Hakim tak lengkap, sidang pemukulan koas di Palembang ditunda

id Koas,Datuk pukul koas,Berit sidang,Hakim tak lengkap

Hakim tak lengkap, sidang pemukulan koas di Palembang ditunda

Advokad Ridho Junaidi, kuasa hukum koas Lutfi korban pemukulan Datuk usai beracara di PN Klas 1 A Khusus Palembang, Selasa (22/04/2025). ANTARA/M Mahendra Putra

Palembang (ANTARA) - Sidang pembacaan amar tuntutan pidana terhadap terdakwa Fadilla alias Datuk dalam kasus penganiayaan terhadap seorang dokter koas, Lutfi ditunda di Pengadilan Negeri Palembang, Selasa, diputuskan ditunda karena majelis hakim yang menangani perkara tersebut tidak hadir secara lengkap atau berhalangan.

Sidang tidak dapat digelar karena tidak memenuhi aturan dalam hukum acara persidangan.

"Karena majelis hakim anggota tak lengkap dan berhalangan hadir, maka persidangan kita tunda dan akan digelar kembali pada Selasa pekan depan," ujar Ketua Majelis Hakim Corry Oktarina saat membuka persidangan secara singkat.

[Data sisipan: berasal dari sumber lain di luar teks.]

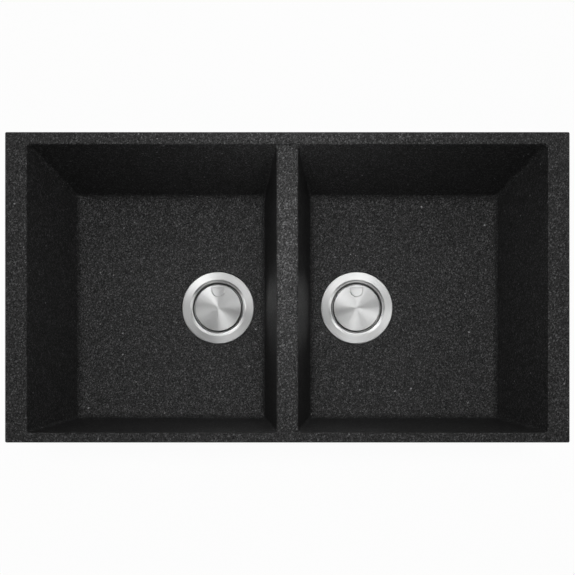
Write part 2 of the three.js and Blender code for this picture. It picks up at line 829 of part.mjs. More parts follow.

Setelah penundaan diumumkan, terdakwa Fadilla yang mengenakan pakaian tahanan dikawal ketat petugas kejaksaan kembali ke Rumah Tahanan (Rutan) Pakjo, Palembang.

Kasus ini sempat menarik perhatian publik lantaran aksi kekerasan yang dilakukan terdakwa terhadap korban berlangsung brutal.

Fadilla disebut melakukan pemukulan hingga 30 kali terhadap korban Lutfi, yang saat itu tengah menjalani pendidikan profesi kedokteran (koas) di salah satu rumah sakit Palembang.

Akibat serangan tersebut, korban mengalami luka memar serius di bagian kepala, dagu, dan wajah sebagaimana tertera dalam hasil visum.

Korban juga harus dirawat di rumah sakit selama tiga hari dan tidak dapat menjalankan aktivitas sebagai koas selama delapan hari.

Tak hanya itu, hingga hari ke-10 pasca-kejadian, korban masih mengalami dampak fisik berupa bercak darah di bola mata yang belum hilang sepenuhnya.

Hal ini diungkapkan oleh kuasa hukum korban, Redho Junaidi, yang menyayangkan penundaan persidangan meskipun menghormati keputusan tersebut.

"Kami menghargai alasan penundaan sidang, namun kami sangat berharap minggu depan tuntutan pidana terhadap terdakwa benar-benar dibacakan. Jangan sampai ditunda lagi demi kepastian hukum dan keadilan bagi korban," ujar Redho.

Lebih lanjut, Redho menyampaikan bahwa pihaknya telah melayangkan dua surat kepada Kejaksaan pada 17 dan 21 April 2025, yang berisi permohonan agar terdakwa dituntut dengan pidana maksimal.

Ia menegaskan bahwa perbuatan terdakwa sangat mencederai rasa kemanusiaan dan profesi korban sebagai tenaga kesehatan yang tengah menjalani pendidikan.

"Perbuatan terdakwa dilakukan dengan cara yang sangat brutal, dan sampai hari ini belum ada upaya perdamaian dari pihak terdakwa kepada korban," tegasnya.

Redho menambahkan, pidana maksimal diharapkan tidak hanya sebagai bentuk keadilan bagi korban, tetapi juga sebagai efek jera bagi pelaku kekerasan terhadap tenaga medis dan masyarakat umum.